→ Short problem:
Within the material below, transcribe exactly the lines from the one holding "trees = [tree_of(obj) for obj in made]" through the one holding "for node in", keeping both ends and skipping the rest.

→ Data extract:
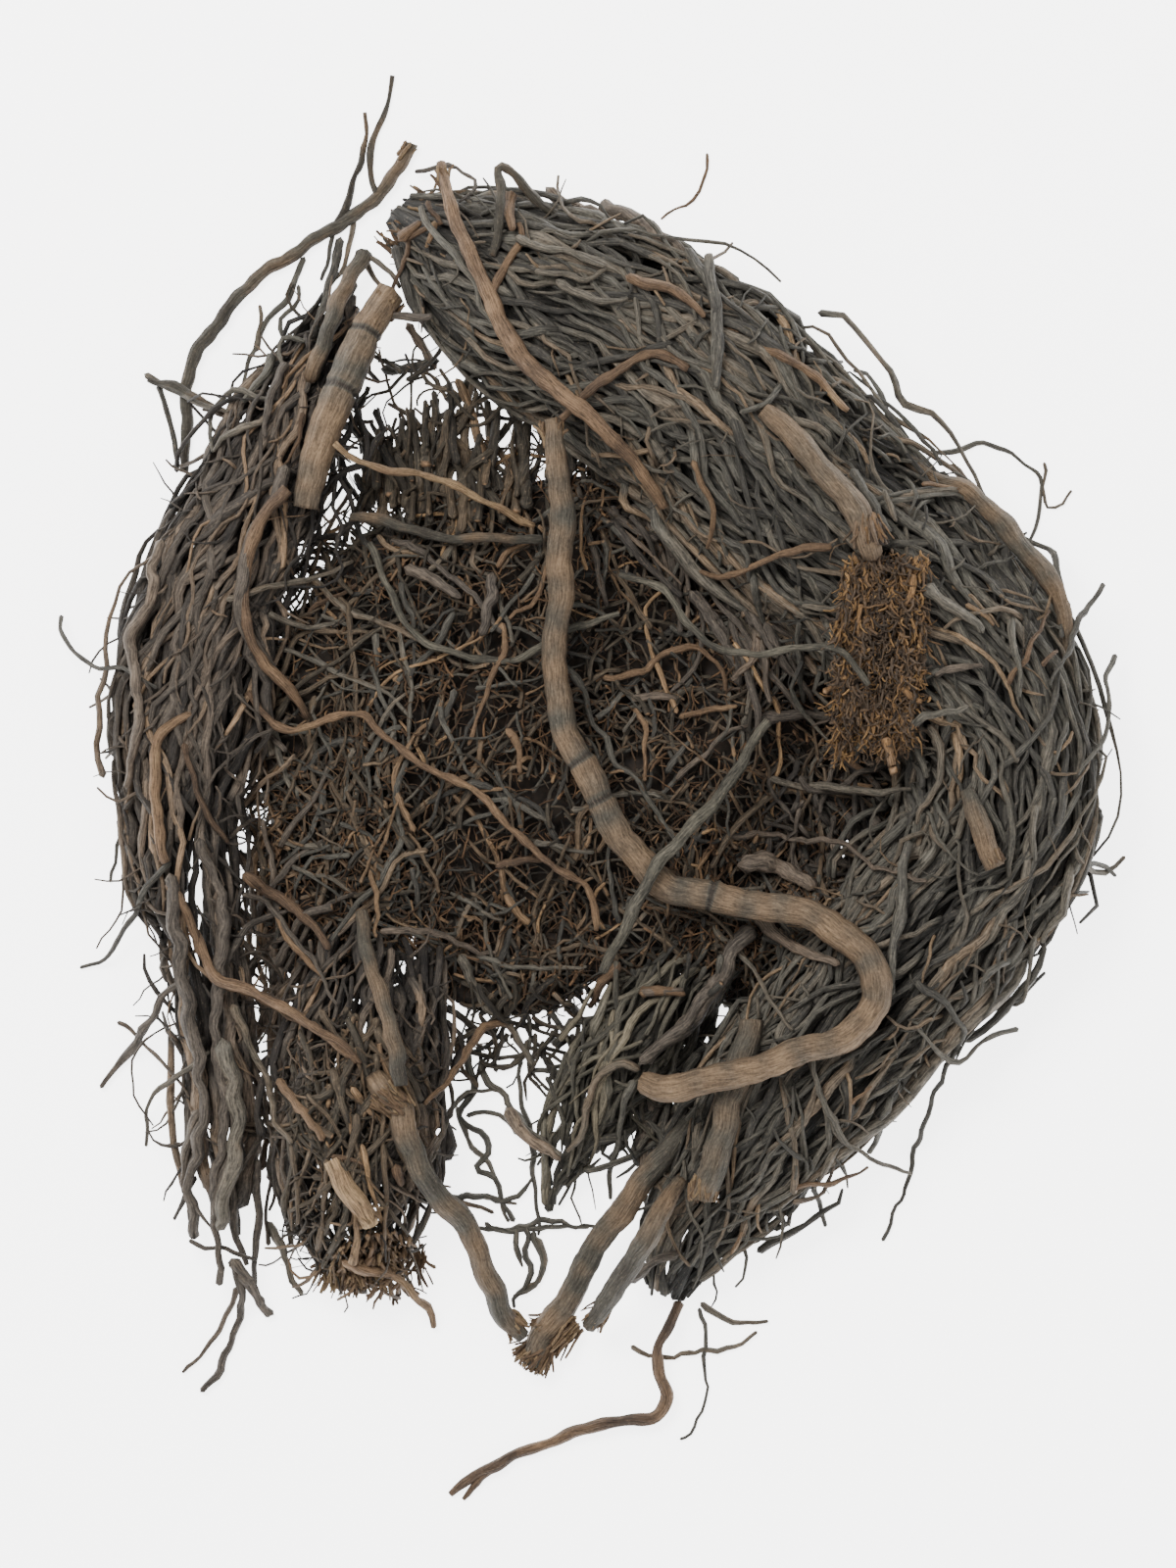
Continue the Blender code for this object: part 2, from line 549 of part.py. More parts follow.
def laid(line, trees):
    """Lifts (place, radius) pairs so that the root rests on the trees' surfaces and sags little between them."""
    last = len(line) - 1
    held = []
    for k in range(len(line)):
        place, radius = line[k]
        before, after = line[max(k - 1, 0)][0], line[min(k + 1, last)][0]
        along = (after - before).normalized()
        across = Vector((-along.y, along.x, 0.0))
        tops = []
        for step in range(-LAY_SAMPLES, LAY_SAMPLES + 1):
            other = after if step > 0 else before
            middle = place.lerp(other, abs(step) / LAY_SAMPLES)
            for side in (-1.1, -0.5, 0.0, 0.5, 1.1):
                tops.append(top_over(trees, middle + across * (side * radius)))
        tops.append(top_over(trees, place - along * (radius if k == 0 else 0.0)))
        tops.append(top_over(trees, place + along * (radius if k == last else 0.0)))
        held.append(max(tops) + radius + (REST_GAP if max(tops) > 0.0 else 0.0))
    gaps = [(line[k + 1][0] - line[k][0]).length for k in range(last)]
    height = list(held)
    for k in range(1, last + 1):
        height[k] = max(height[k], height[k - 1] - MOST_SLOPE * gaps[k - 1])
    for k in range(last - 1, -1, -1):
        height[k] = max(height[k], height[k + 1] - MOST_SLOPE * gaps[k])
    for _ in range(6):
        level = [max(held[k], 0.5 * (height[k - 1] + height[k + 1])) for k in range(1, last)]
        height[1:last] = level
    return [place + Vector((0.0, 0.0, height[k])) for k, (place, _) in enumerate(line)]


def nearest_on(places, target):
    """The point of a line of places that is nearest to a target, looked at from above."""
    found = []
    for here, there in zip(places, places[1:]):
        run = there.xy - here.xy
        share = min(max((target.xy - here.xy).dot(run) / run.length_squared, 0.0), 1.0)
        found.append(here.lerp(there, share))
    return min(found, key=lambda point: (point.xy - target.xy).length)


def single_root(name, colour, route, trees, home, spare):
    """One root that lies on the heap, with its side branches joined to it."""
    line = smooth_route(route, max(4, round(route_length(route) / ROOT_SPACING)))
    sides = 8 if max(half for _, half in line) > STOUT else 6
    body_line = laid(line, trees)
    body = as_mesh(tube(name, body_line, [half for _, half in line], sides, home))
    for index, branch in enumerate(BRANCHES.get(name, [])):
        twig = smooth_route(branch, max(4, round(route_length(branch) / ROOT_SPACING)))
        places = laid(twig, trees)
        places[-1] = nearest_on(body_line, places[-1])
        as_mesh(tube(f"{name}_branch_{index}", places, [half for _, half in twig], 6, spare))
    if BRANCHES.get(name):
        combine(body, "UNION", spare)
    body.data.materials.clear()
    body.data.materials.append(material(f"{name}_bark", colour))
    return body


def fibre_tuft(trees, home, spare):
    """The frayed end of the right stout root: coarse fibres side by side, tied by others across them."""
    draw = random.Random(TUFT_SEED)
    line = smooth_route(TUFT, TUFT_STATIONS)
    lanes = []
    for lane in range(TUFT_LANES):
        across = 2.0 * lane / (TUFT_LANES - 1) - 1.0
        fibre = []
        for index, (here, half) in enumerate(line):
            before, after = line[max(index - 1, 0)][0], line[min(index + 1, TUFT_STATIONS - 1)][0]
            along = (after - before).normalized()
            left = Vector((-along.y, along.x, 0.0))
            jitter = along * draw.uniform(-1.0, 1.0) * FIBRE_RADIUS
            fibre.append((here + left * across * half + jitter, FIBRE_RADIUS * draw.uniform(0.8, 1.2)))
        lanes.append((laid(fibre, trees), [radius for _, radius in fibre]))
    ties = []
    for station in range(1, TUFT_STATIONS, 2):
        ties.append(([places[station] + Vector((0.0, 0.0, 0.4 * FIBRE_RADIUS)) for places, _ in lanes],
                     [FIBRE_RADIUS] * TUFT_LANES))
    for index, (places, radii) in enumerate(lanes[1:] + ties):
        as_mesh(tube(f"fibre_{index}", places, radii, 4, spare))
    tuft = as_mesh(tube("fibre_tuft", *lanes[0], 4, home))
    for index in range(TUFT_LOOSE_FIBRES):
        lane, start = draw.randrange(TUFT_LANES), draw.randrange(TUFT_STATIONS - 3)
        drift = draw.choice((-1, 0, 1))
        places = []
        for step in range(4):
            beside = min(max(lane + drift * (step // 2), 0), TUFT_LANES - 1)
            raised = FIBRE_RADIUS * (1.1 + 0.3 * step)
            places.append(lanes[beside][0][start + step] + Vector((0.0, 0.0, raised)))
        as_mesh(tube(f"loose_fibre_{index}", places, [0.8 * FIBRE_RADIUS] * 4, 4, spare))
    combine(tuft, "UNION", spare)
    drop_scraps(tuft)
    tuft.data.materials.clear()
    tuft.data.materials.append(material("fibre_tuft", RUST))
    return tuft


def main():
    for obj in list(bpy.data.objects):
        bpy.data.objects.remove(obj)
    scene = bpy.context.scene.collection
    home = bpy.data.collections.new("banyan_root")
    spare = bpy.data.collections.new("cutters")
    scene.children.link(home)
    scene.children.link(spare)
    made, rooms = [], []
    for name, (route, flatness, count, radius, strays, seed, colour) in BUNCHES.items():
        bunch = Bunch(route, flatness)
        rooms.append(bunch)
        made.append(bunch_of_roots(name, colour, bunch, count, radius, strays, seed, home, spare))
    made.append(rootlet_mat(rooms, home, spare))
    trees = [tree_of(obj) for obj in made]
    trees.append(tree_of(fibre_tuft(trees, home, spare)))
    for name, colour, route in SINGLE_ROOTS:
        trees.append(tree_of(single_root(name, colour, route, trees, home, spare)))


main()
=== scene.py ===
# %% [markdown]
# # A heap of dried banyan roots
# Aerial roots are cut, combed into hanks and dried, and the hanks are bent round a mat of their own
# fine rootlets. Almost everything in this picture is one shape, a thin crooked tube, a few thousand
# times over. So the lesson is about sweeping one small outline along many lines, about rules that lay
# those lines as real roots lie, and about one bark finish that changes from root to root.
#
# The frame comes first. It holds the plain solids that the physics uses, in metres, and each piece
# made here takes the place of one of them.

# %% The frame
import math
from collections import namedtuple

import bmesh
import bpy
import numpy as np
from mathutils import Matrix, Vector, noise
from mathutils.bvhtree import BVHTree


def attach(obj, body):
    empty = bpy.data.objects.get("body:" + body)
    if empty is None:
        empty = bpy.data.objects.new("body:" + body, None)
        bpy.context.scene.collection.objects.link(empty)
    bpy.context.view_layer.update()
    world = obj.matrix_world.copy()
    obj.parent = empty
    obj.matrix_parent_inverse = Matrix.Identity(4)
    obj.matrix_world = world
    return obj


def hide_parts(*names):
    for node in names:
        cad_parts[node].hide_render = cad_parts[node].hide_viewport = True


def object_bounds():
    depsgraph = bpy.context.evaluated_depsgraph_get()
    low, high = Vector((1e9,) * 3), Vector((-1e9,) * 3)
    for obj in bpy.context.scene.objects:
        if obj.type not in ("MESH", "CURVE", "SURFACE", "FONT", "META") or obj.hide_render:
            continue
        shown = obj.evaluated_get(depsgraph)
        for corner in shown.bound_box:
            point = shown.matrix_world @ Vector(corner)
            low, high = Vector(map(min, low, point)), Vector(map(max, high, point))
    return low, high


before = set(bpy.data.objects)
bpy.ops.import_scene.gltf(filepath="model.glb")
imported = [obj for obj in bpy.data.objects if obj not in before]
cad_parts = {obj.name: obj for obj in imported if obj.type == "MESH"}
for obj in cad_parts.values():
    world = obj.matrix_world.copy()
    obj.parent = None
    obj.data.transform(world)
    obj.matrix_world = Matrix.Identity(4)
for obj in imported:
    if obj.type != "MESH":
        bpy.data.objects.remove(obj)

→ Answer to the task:
    trees = [tree_of(obj) for obj in made]
    trees.append(tree_of(fibre_tuft(trees, home, spare)))
    for name, colour, route in SINGLE_ROOTS:
        trees.append(tree_of(single_root(name, colour, route, trees, home, spare)))


main()
=== scene.py ===
# %% [markdown]
# # A heap of dried banyan roots
# Aerial roots are cut, combed into hanks and dried, and the hanks are bent round a mat of their own
# fine rootlets. Almost everything in this picture is one shape, a thin crooked tube, a few thousand
# times over. So the lesson is about sweeping one small outline along many lines, about rules that lay
# those lines as real roots lie, and about one bark finish that changes from root to root.
#
# The frame comes first. It holds the plain solids that the physics uses, in metres, and each piece
# made here takes the place of one of them.

# %% The frame
import math
from collections import namedtuple

import bmesh
import bpy
import numpy as np
from mathutils import Matrix, Vector, noise
from mathutils.bvhtree import BVHTree


def attach(obj, body):
    empty = bpy.data.objects.get("body:" + body)
    if empty is None:
        empty = bpy.data.objects.new("body:" + body, None)
        bpy.context.scene.collection.objects.link(empty)
    bpy.context.view_layer.update()
    world = obj.matrix_world.copy()
    obj.parent = empty
    obj.matrix_parent_inverse = Matrix.Identity(4)
    obj.matrix_world = world
    return obj


def hide_parts(*names):
    for node in names:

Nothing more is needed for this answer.